At 10747 Chandler, one story buildings from the 1950s, for lease, are neighbors with a homeless tent. And adjoining the block is a clay-colored stucco, streamline modern building, with mean little windows guarded by frilly iron bars, also for lease.

Praxis Custom Frame & Upholstery is housed, anonymously, in a deep teal and decoratively topped structure with brown awnings at 10717 Chandler.

This was once the location of Triple C Polishing and Plating Company according to a 1946 North Hollywood Phone Directory.

A matte finish, gray, Toyota Tacoma 4 x 4, pumped up and preening, was parked in front.

Steel Lighting is a new design on an old building, crisp and clean, black and white, with a cornice of black barn lights extending across the facade. 

Martin Iron Design (est. 1990) is hidden away at 10750 Cumpston. An American flag droops over a wall like a sad, lonely dog. HOLLYWOOD is crafted in metal over a steel walled security gate. 

Curving Riverton Avenue is half industrial, half little houses from the 1940s, a street like a small town, with tiny (million-dollar) residences that face west, into the sun and the new sidewalk, the parking lots and the shadow emitting steel plates that protect VFX Video Services at 5543.
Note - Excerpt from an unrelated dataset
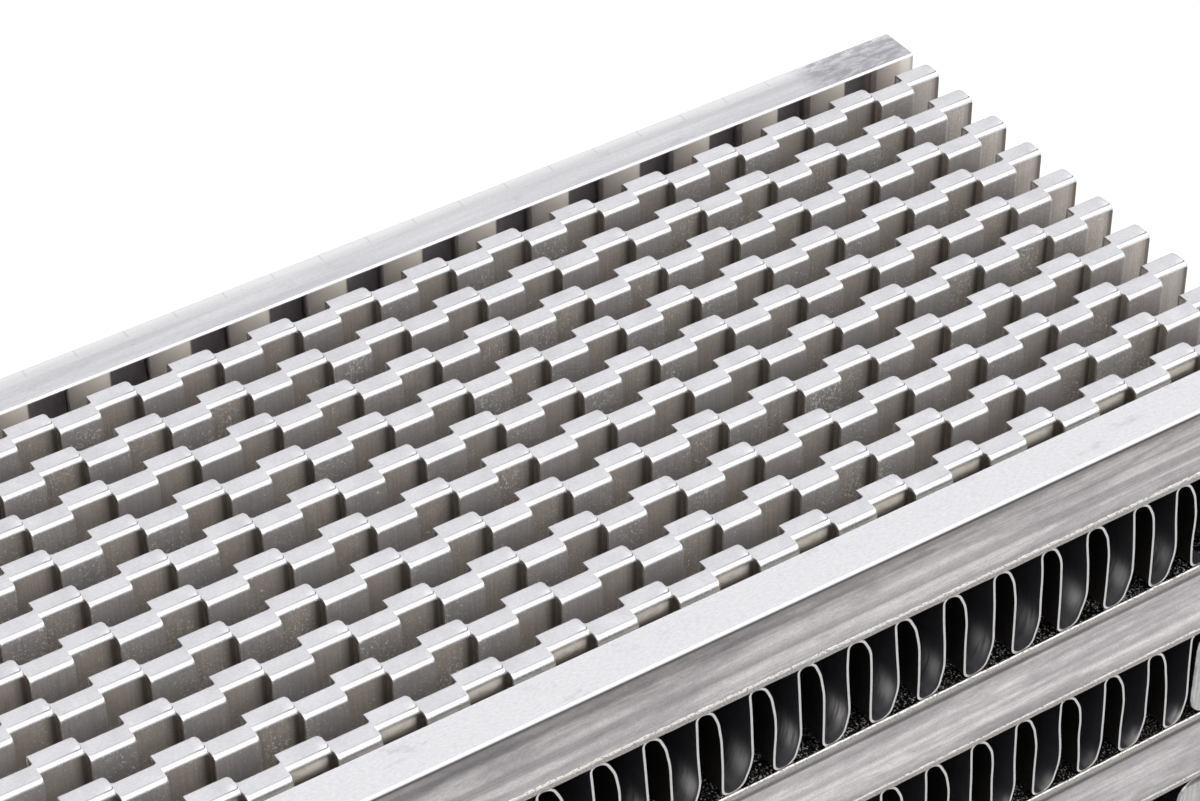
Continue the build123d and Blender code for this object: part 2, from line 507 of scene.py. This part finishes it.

Arxis Design Studio is at 10800 Burbank Blvd. corner of Riverton.

WE ARE ARCHITECTS!

They shout.

Their firm is housed in a torturously proportioned building punctured with a whacko assemblage of exaggerated, protruding windows with monstrous, robotic, tinted glass eyes that scan a parking lot. 

All who look up at the misshapen, off-kilter windows know they are entering a hallowed kingdom of architecture.

That concludes a sampling of North Hollywood, High and Low.